Mr Johnson grew up on a 4,000-hectare sheep farm near Adelaide and favours merino wool – so much so that he’s won a Woolmark Prize for his innovation with the fabric. “I believe around 83 or 84 per cent of the world’s merino comes from Australia,” he says. “But the reason I like it is because it behaves incredibly well. Cashmere is beautiful, but we all know it doesn’t last that long. If you’re buying an investment piece like a suit, merino really stands the test of time. It’s also extremely versatile. It can be heavyweight for winter or incredibly soft and light for summer.”

Over the past decade, P Johnson has developed a distinctive style of tailoring that is softer, lighter and more comfortable than most British or Italian constructions. “This is a necessity in warmer climates, but it also suits the man who is looking for comfort, softness, flex and versatility – not words often associated with tailoring,” he says. In doing this, Mr Johnson has arguably created Australian tailoring, a term that only a few years ago might have been considered an oxymoron.

“Obviously, Australia doesn’t have a rich heritage of tailoring, but I see that as an advantage,” says Mr Johnson. “I’m not in any way handicapped by history and tradition, so I can take the best of Italy, the best of Britain, the best of Asia and reinterpret it in a fresh new way. The world has changed a lot in the past 100 years, even in the past five years. But tailoring hasn’t really changed that much. I think it should, and that’s what we’ve been able to do.”

Mr Johnson believes he has filled a yawning gap in the smart market: suits you can wear in the heat. And he is a good fit-model for his own creations. His completely unstructured jackets with their “shirt-finish” shoulders are deceptively labour-intensive due to there being “nothing to hide” – every internal seam is on display and so is as finely finished as every external seam. “This construction is one of the things that sets us apart,” he says. “Some of these pieces feel so light and easy,” he says of the MR PORTER collection. “They’re as comfortable as wearing a pair of pyjamas.”

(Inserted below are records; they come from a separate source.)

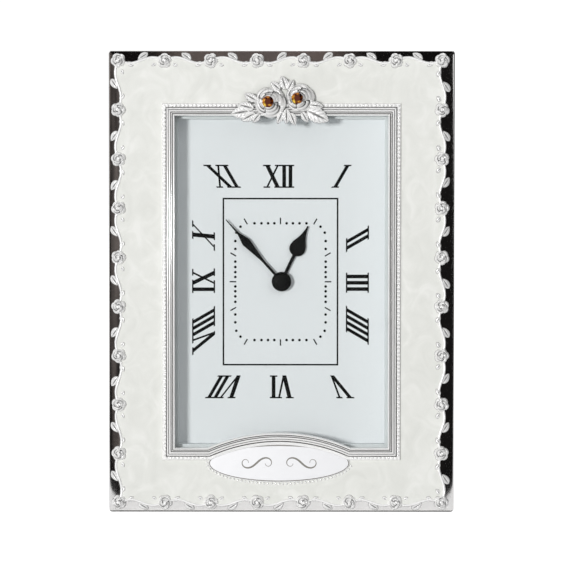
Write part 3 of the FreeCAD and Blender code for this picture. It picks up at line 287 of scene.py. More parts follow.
back_metal = finish("back_metal", (0.62, 0.62, 0.62), 1.0, 0.42, (260, 5, 0.32, 0.55),
                    (700, 4, 0.06, 0.6))
# The facets' colour, dark red to bright gold, is a painted reflection picked by the way each facet faces.
amber = finish("amber_crystal", (0.50, 0.16, 0.012), 0.55, 0.08, Coat_Weight=0.3,
               Coat_Roughness=0.02, Specular_IOR_Level=0.2)
paint_by(amber, "painted_reflection", [(0.0, (0.035, 0.004, 0.002)), (0.35, (0.16, 0.028, 0.004)),
                          (0.7, (0.62, 0.22, 0.010)), (1.0, (1.0, 0.66, 0.08))])

# %% Enamel, card, print and glass
pearl = finish("pearl_enamel", (0.80, 0.80, 0.775), 0.0, 0.30, grain=(80, 2, 0.04, 0.25),
               Coat_Weight=0.5, Coat_Roughness=0.08, Specular_IOR_Level=0.45)
paint(pearl, noise(pearl, 105, 4, (1.0, 1.0, 0.8), 1.5), [
    (0.30, (0.785, 0.790, 0.745)), (0.52, (0.832, 0.836, 0.792)), (0.70, (0.890, 0.892, 0.852))])
dial_card = finish("dial_card", (0.70, 0.735, 0.765), 0.0, 0.55, Specular_IOR_Level=0.3)
paint(dial_card, noise(dial_card, 900, 4), [(0.3, (0.797, 0.806, 0.822)),
                                            (0.7, (0.819, 0.827, 0.843))])
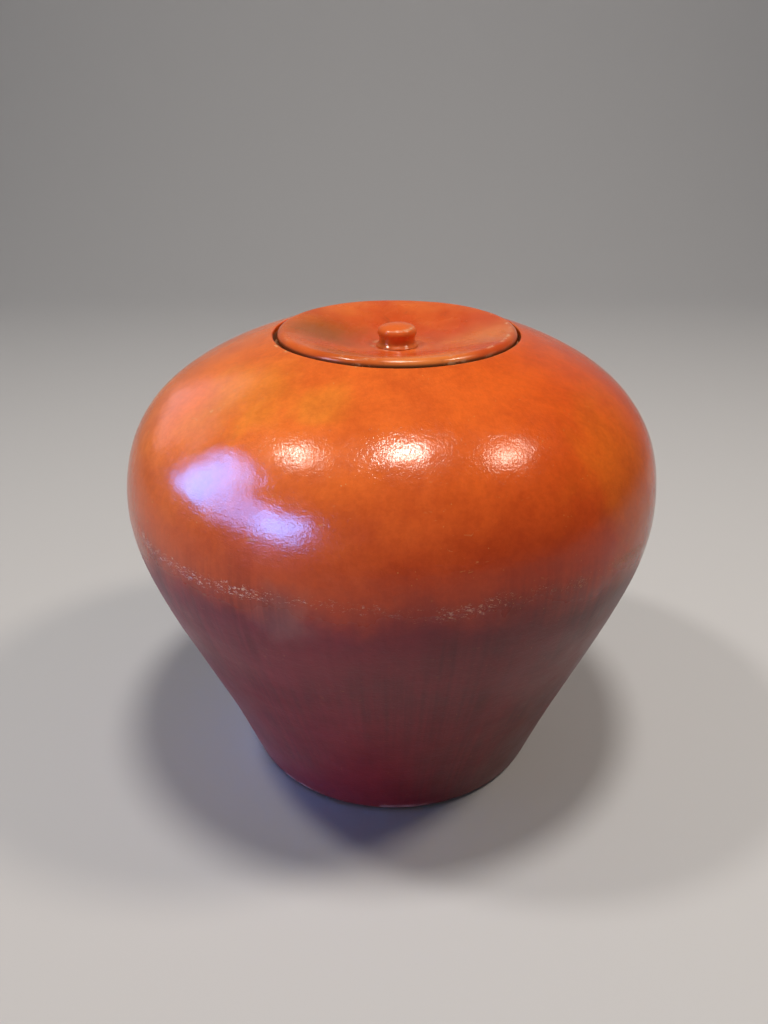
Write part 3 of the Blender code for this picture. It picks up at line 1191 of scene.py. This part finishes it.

“School Chair” by Mr Pierre Jeanneret

In background, 18th-century Flemish tapestry

“We worked with Patrick to put together a collection that showcases what P Johnson does best,” says MR PORTER Buying Manager Mr Sam Kershaw. It comprises single- and double-breasted suits, linen shirts, long-sleeve merino T-shirts and polo shirts, drawstring trousers, a mid-blue basket-weave blazer and a cream evening jacket. “It’s all beautifully made, lightweight and versatile, perfect for the man who lives in or travels to warm places. It can be dressed up or down, worn as suits or separates. Plus it’s very well priced.”

A key reason for this is that P Johnson now owns its Italian workshop, Sartoria Carrara, in Tuscany. “We are able to control the entire production process from start to finish with no middle man, so our tailoring is extremely good value,” says Mr Johnson. “Each garment is made with skill, pride and care by craftspeople we know personally. It is the very antithesis of mass production.”

At first, you wouldn’t think there would be a great deal of common ground between making wine and making suits. But both require a similar sensibility, an appreciation of quality and an understanding of subtle nuance. “And both appeal to those who enjoy the finer things in life,” says Mr Johnson. Cheers to that.